Rhythm guitar

Rhythm guitar

Rhythm guitar is the use of a guitar to provide rhythmic chordal accompaniment for a singer or other instruments in a musical ensemble. In ensembles or "bands" playing within the country, blues, rock or metal genres (among others), a guitarist playing the rhythm part of a composition supports the melodic lines and solos played on the lead instrument or instruments, be they string, brass, wind, keyboard or even percussion instruments, or simply the human voice.

In the most commercially available and consumed genres, electric guitars tend to dominate their acoustic cousins in both the recording studio and the live venue. However the acoustic guitar remains a popular choice in country, western and especially bluegrass music, and is used almost exclusively in folk music.

Role

In popular music, the role of rhythm guitar is most often to provide the chord sequence or "progression" of a composition, frequently providing the rhythm or "beat" as well, usually as part of a rhythm section. In rock music and many of its sub-genres, a typical rhythm section minimally comprises rhythm and bass guitars, a drum kit and frequently a keyboard instrument, but may include a variety of other instruments, such as additional percussion, MIDI instruments, drum machines, turntables (for playing "samples" and "scratching") and equipment for playback of pre-recorded rhythmic accompaniment.

A guitarist "playing rhythm" plays a sequence of chords or arpeggios which embody the chord progression or "changes" that support the melody lines performed by the other instruments or voices. In contrast, the role of the lead guitar is to provide melody, countermelody and solos.

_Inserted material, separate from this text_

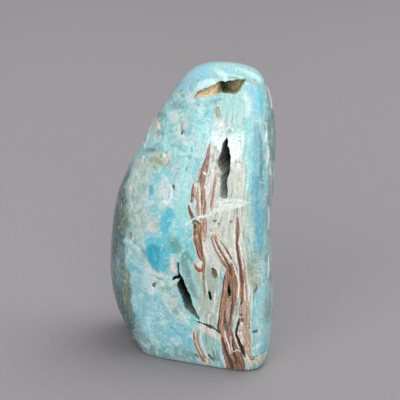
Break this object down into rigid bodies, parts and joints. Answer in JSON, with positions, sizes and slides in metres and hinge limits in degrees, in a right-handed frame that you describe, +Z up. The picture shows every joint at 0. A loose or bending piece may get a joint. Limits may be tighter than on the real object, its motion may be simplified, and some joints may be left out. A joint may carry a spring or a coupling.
{
  "type": "blue aragonite freeform",
  "caption": "Polished free-standing blue aragonite: a leaning, rounded teardrop with a flat base, natural slits and pits, and brown banding on turquoise.",
  "frame": {"origin": "middle of the object's box, on the plane of the flat base that it stands on", "axes": "+Z up along the stone's height; the broad face with the slits looks along -Y, turned about 20 degrees to -X"},
  "size_m": [0.0584, 0.051, 0.105],
  "materials": {
    "stone": "high polish over pale turquoise stone with brown and cream bands; dull inside the slits and pits"
  },
  "bodies": {
    "root": {"stone": "stone"}
  },
  "joints": []
}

In rock music, the most common way to construct chord progressions is to play "triads", each comprising a root, third and fifth note of a given scale, or four-note chords, which include the sixth, seventh or ninth note of the scale. In some cases, the chord progression is implied with a simplified sequence of two or three notes, sometimes called a "riff", that is repeated throughout the composition. In heavy metal (or just "metal") music, this is typically expanded to more complex sequences comprising a combination of chords, single notes and palm muting. The rhythm guitar part in compositions performed by more technically oriented bands often include riffs employing complex lead guitar techniques. In some genres, especially metal, the audio signal from the rhythm guitar's output is often subsequently heavily distorted by overdriving the guitar's amplifier to create a thicker, "crunchier" sound for the palm-muted rhythms.

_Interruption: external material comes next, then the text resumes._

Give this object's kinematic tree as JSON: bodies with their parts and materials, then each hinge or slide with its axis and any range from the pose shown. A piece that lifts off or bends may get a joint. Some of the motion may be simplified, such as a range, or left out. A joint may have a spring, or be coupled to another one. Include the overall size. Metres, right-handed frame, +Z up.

In bands with two or more guitarists, the guitarists may exchange or even duplicate roles for different songs or different sections within a song. In those with a single guitarist, the guitarist may play lead and rhythm at different times or simultaneously, by overlaying the rhythm sequence with a lead line. A recent innovation is the use of a "looping pedal" to record a chord sequence or riff over which the lead line can then be played, simulating the sound achieved by having two guitarists.

Equipment

Rhythm guitarists usually aim to generate a stronger rhythmic and chordal sound, in contrast to the lead guitarists' goal of producing a sustained, high-pitched melody line that can be heard over top of the band. As a result, rhythm and lead players may use different guitars and amplifiers. Rhythm guitarists may employ an electric acoustic guitar or a humbucker-equipped electric guitar for a richer and fatter output. Also, rhythm guitarists may use strings of a larger gauge than those used by lead guitarists. However, while these may be practices, they are not necessarily the rule and is subject to the style of the song and the preference of the individual guitarist.

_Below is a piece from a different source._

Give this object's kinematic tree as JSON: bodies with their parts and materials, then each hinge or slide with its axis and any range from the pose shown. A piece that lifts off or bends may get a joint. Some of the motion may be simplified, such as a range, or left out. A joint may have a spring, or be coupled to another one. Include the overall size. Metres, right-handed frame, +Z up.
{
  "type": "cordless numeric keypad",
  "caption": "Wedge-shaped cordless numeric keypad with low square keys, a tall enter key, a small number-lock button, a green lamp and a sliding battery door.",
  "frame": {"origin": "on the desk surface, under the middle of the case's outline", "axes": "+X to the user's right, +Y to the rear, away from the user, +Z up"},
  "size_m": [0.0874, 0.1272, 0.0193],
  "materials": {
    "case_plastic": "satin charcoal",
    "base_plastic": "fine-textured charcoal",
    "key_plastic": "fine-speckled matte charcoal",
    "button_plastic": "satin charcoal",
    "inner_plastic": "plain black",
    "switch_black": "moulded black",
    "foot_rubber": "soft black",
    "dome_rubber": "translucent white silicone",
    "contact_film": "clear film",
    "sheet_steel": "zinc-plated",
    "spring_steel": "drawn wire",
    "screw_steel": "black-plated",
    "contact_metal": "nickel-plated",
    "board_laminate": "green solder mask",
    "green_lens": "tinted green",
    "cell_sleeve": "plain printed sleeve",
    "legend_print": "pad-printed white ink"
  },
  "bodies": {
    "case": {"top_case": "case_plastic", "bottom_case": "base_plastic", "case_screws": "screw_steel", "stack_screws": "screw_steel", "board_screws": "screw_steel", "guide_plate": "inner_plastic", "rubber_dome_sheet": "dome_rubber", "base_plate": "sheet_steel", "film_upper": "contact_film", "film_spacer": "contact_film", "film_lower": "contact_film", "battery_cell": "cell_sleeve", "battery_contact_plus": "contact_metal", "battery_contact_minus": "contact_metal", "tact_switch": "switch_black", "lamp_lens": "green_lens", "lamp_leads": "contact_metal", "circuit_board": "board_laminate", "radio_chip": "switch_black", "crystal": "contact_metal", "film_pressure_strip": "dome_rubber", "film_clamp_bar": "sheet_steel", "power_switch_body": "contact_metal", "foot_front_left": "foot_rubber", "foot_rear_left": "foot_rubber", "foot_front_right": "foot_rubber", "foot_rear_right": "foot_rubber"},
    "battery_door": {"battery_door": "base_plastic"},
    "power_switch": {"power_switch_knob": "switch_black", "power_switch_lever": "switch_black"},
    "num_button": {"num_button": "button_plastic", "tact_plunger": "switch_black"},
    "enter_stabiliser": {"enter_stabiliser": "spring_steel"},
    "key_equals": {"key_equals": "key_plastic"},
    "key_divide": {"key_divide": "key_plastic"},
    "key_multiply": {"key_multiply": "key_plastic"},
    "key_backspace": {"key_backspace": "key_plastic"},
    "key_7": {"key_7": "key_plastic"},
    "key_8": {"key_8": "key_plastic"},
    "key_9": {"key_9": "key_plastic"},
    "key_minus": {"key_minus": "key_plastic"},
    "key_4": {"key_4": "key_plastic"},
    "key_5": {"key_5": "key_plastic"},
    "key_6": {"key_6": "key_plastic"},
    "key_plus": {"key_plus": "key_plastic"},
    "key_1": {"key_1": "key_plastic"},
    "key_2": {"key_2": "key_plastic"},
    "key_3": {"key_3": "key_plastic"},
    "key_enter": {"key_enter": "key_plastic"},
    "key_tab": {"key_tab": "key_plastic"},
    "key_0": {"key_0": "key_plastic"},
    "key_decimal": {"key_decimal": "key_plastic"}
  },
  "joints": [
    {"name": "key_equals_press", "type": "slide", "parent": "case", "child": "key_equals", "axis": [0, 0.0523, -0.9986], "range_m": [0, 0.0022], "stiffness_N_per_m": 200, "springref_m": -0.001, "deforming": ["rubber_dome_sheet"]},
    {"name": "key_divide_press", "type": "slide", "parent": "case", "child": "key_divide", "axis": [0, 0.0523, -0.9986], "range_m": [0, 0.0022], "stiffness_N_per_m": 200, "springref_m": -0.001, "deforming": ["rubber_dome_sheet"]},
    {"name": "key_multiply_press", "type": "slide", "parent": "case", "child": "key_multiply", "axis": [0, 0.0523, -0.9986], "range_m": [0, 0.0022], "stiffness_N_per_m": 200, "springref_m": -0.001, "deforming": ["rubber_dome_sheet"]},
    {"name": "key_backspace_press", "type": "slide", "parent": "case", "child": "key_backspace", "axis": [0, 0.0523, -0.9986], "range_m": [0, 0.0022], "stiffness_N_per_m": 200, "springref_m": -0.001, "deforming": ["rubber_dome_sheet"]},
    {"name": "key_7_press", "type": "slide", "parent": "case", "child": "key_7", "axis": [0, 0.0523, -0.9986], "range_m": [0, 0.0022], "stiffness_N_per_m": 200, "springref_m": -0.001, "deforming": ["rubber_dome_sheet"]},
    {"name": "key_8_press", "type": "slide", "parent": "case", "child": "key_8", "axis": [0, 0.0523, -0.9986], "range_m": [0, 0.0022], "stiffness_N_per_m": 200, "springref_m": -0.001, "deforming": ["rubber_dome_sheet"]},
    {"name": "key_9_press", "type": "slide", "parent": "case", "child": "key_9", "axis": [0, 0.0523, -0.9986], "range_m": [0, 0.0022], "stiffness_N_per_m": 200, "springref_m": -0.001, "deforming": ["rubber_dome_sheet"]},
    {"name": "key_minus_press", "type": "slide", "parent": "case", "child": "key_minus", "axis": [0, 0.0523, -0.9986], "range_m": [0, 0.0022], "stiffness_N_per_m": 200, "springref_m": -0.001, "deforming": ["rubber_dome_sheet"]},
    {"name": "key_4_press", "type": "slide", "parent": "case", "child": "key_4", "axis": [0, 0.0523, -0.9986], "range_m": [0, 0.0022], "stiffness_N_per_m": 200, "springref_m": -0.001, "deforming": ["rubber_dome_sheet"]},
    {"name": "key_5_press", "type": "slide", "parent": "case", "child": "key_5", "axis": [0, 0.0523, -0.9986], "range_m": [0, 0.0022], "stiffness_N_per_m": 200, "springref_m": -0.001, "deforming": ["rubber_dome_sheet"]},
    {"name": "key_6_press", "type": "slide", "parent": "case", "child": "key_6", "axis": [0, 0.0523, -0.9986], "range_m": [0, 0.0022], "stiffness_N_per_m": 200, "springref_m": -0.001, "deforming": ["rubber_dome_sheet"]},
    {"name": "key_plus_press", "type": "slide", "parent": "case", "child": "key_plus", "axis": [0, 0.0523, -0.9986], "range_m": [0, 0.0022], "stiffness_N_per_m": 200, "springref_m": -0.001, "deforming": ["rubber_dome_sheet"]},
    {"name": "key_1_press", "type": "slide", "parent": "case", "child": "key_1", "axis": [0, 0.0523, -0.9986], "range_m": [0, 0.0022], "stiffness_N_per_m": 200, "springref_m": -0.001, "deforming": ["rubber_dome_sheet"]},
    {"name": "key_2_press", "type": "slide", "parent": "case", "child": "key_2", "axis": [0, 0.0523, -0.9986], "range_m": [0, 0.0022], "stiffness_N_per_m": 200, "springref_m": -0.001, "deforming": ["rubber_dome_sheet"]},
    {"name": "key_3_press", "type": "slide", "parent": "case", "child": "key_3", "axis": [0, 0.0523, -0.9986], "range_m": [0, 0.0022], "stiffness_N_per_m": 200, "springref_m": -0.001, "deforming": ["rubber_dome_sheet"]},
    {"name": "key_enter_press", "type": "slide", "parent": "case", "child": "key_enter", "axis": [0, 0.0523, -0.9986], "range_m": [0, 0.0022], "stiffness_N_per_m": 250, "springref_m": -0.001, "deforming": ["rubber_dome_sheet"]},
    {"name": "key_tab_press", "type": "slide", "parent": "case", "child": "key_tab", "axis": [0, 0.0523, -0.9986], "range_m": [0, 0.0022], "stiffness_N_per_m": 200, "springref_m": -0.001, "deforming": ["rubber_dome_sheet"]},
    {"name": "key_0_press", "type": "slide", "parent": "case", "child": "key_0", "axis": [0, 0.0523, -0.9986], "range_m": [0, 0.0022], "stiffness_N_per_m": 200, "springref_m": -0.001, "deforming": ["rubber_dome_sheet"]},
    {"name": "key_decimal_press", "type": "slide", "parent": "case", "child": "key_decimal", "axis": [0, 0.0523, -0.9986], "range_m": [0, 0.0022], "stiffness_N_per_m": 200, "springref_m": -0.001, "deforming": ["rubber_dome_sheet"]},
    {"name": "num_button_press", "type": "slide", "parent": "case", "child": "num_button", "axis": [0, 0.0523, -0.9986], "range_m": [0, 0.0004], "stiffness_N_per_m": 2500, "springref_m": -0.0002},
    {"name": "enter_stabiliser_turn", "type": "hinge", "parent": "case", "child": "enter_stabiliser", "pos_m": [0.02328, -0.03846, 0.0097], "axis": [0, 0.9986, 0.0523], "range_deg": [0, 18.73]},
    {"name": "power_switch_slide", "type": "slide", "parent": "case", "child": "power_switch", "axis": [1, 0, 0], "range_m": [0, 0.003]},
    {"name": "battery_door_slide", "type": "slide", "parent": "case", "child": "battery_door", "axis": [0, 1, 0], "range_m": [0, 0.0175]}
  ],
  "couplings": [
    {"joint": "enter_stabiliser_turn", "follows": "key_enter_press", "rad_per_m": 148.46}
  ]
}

While rhythm guitarists in metal bands use distortion effects, they tend to use less of the modulation effects such as flangers used by lead guitar players. Whereas the lead guitarist in a metal band is trying to make their solo tone more prominent, and thus uses a range of colorful effects, the rhythm guitarist is typically trying to provide a thick, solid supporting sound that blends in with the overall sound of the group. In alternative rock and post punk bands, though, where the band is trying to create an ambient soundscape rather than an aggressive Motörhead-style "wall of sound", the rhythm guitarist may use flanging and delay effects to create a shimmering background.